> [TASK TO COMPLETE]: Write out all the material exactly. Leave nothing out.

> [DATA EXCERPT]:
□ □ □ □ □

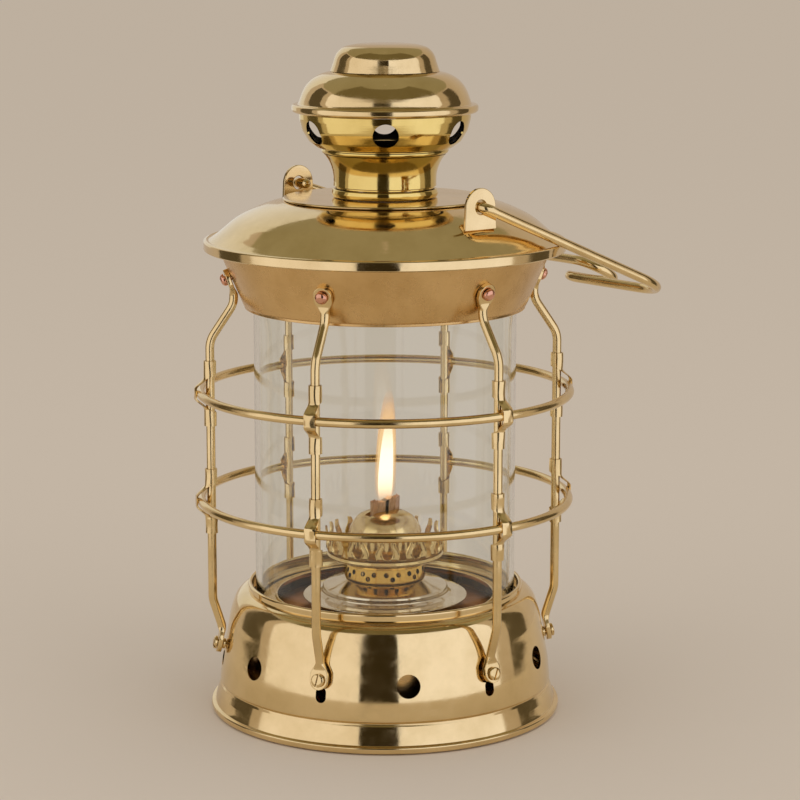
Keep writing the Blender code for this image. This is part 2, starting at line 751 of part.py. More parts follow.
# Bail ears: two upright plates soldered to the roof, each with a round hole for the bail.
ear_width = 17.4 * mm
ear_thickness = 1.6 * mm
ear_hole_diameter = 6.2 * mm
ear_arc_steps = 10
ear_radius = 8.2 * mm
ear_inset = 9.9 * mm
ear_rise = 9.8 * mm
ear_distance = roof_brim_radius - ear_inset


def height_on(line, radius):
    """The height of a falling line of (radius, height) points at one radius."""
    for (outer, low), (inner, high) in zip(line, line[1:]):
        if inner <= radius <= outer and outer > inner:
            return low + (high - low) * (outer - radius) / (outer - inner)
    return line[-1][1]


ear_foot_height = height_on(roof_line, ear_distance - ear_thickness / 2) + fit_gap
hinge_height = ear_foot_height + ear_rise
ear_outline = [(0, ear_width / 2, ear_foot_height), (0, ear_radius, hinge_height)]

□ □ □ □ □

> [ANSWER TO THE EXERCISE]:
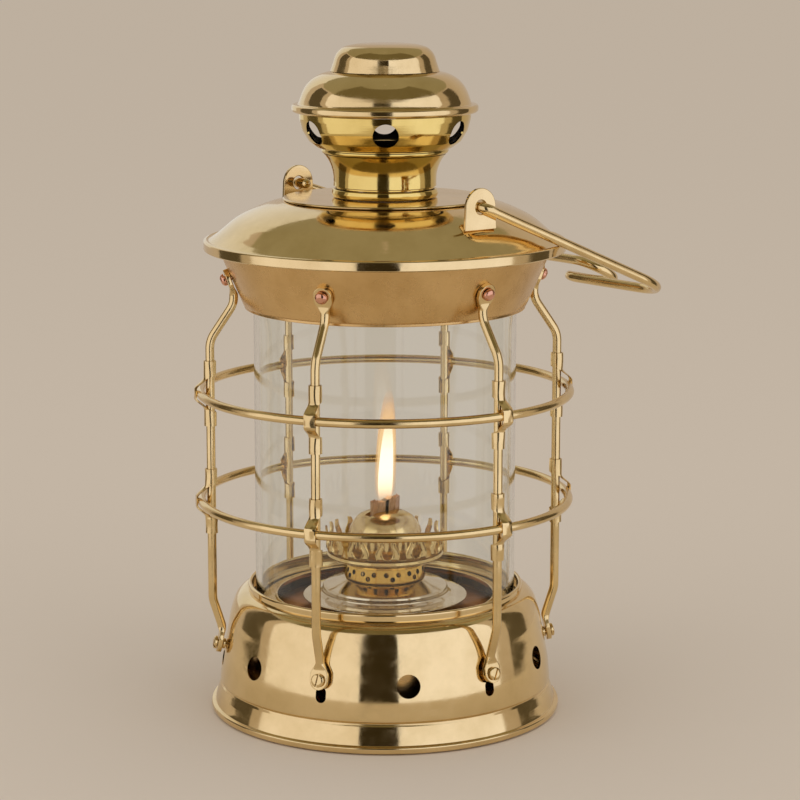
Keep writing the Blender code for this image. This is part 2, starting at line 751 of part.py. More parts follow.
# Bail ears: two upright plates soldered to the roof, each with a round hole for the bail.
ear_width = 17.4 * mm
ear_thickness = 1.6 * mm
ear_hole_diameter = 6.2 * mm
ear_arc_steps = 10
ear_radius = 8.2 * mm
ear_inset = 9.9 * mm
ear_rise = 9.8 * mm
ear_distance = roof_brim_radius - ear_inset


def height_on(line, radius):
    """The height of a falling line of (radius, height) points at one radius."""
    for (outer, low), (inner, high) in zip(line, line[1:]):
        if inner <= radius <= outer and outer > inner:
            return low + (high - low) * (outer - radius) / (outer - inner)
    return line[-1][1]


ear_foot_height = height_on(roof_line, ear_distance - ear_thickness / 2) + fit_gap
hinge_height = ear_foot_height + ear_rise
ear_outline = [(0, ear_width / 2, ear_foot_height), (0, ear_radius, hinge_height)]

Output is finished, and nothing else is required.